▶ _THE REQUEST_
Extract all lines from the data beneath that include the word "with".

▶ _DATASET EXTRACT_
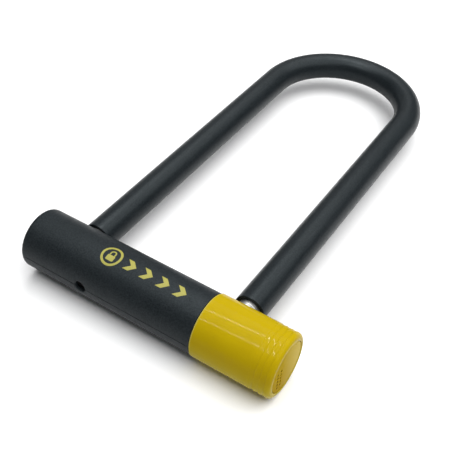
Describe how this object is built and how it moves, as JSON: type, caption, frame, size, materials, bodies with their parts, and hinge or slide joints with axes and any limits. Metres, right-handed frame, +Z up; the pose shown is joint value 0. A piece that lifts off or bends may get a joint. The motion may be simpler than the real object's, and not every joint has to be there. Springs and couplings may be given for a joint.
{
  "type": "u lock",
  "caption": "U-shaped bicycle lock: coated steel shackle seated in a round crossbar with a key cylinder at one end and a siren under a yellow cap at the other.",
  "frame": {"origin": "bottom centre of the whole lock's box as it lies seated, so z = 0 is the surface under the yellow cap; the crossbar's axis is 19.05 mm above it", "axes": "+X along the crossbar towards the yellow alarm cap, +Y along the shackle's legs from the crossbar to the bow, +Z up, square to the plane of the U"},
  "size_m": [0.1682, 0.3112, 0.0381],
  "materials": {
    "black_cover": "fine matt grain, dark bluish grey",
    "black_coating": "soft satin vinyl coating",
    "yellow_plastic": "glossy moulded yellow",
    "bright_steel": "bright plated steel",
    "dark_steel": "dark plated steel",
    "brass": "turned brass",
    "zinc": "dull cast zinc alloy",
    "seal_rubber": "matt black rubber",
    "white_plastic": "white moulded plastic",
    "green_board": "green lacquered circuit board",
    "black_plastic": "black moulded plastic"
  },
  "bodies": {
    "crossbar": {"crossbar_tube": "dark_steel", "crossbar_cover": "black_cover", "leg_bush_left": "black_plastic", "leg_bush_right": "black_plastic", "guide_block_left": "zinc", "guide_block_right": "zinc", "retaining_screw": "dark_steel", "housing_pin": "bright_steel", "key_end_plate": "black_plastic", "dust_cover_rivet": "bright_steel", "cylinder_housing": "brass", "alarm_cap": "yellow_plastic", "siren_grille": "yellow_plastic", "alarm_carrier": "black_plastic", "alarm_board": "green_board", "alarm_chip": "black_plastic", "vibration_sensor": "brass", "boost_coil": "black_plastic", "battery_holder": "white_plastic", "coin_cell_1": "bright_steel", "coin_cell_2": "bright_steel", "battery_contact_front": "brass", "battery_contact_rear": "brass", "siren_cup": "black_plastic", "siren_diaphragm": "brass", "siren_crystal": "white_plastic", "grille_seal": "seal_rubber", "cap_seal": "seal_rubber", "arming_switch": "black_plastic"},
    "shackle": {"shackle_bar": "bright_steel", "shackle_sleeve": "black_coating"},
    "plug": {"cylinder_plug": "brass", "sidebar": "bright_steel", "code_disc_1": "brass", "code_disc_2": "brass", "code_disc_3": "brass", "code_disc_4": "brass", "code_disc_5": "brass", "code_disc_6": "brass"},
    "lock_bar": {"lock_bar": "bright_steel"},
    "dust_cover": {"dust_cover": "bright_steel"},
    "plunger": {"switch_plunger": "white_plastic"}
  },
  "joints": [
    {"name": "shackle_slide", "type": "slide", "parent": "crossbar", "child": "shackle", "axis": [0, 1, 0], "range_m": [0, 0.06]},
    {"name": "plug_turn", "type": "hinge", "parent": "crossbar", "child": "plug", "pos_m": [-0.0746, -0.13653, 0.01905], "axis": [1, 0, 0], "range_deg": [0, 90]},
    {"name": "lock_bar_lift", "type": "slide", "parent": "crossbar", "child": "lock_bar", "axis": [0, 0, 1], "range_m": [0, 0.004]},
    {"name": "plunger_press", "type": "slide", "parent": "crossbar", "child": "plunger", "axis": [0, 0, 1], "range_m": [0, 0.0012]},
    {"name": "dust_cover_swing", "type": "hinge", "parent": "crossbar", "child": "dust_cover", "pos_m": [-0.0831, -0.13653, 0.02665], "axis": [1, 0, 0], "range_deg": [-74, 74]}
  ],
  "couplings": [
    {"joint": "plug_turn", "follows": "lock_bar_lift", "rad_per_m": 392.6},
    {"joint": "plunger_press", "follows": "lock_bar_lift", "ratio": 0.3}
  ]
}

▶ _SOLUTION FOR THIS PROBLEM_
Describe how this object is built and how it moves, as JSON: type, caption, frame, size, materials, bodies with their parts, and hinge or slide joints with axes and any limits. Metres, right-handed frame, +Z up; the pose shown is joint value 0. A piece that lifts off or bends may get a joint. The motion may be simpler than the real object's, and not every joint has to be there. Springs and couplings may be given for a joint.
  "caption": "U-shaped bicycle lock: coated steel shackle seated in a round crossbar with a key cylinder at one end and a siren under a yellow cap at the other.",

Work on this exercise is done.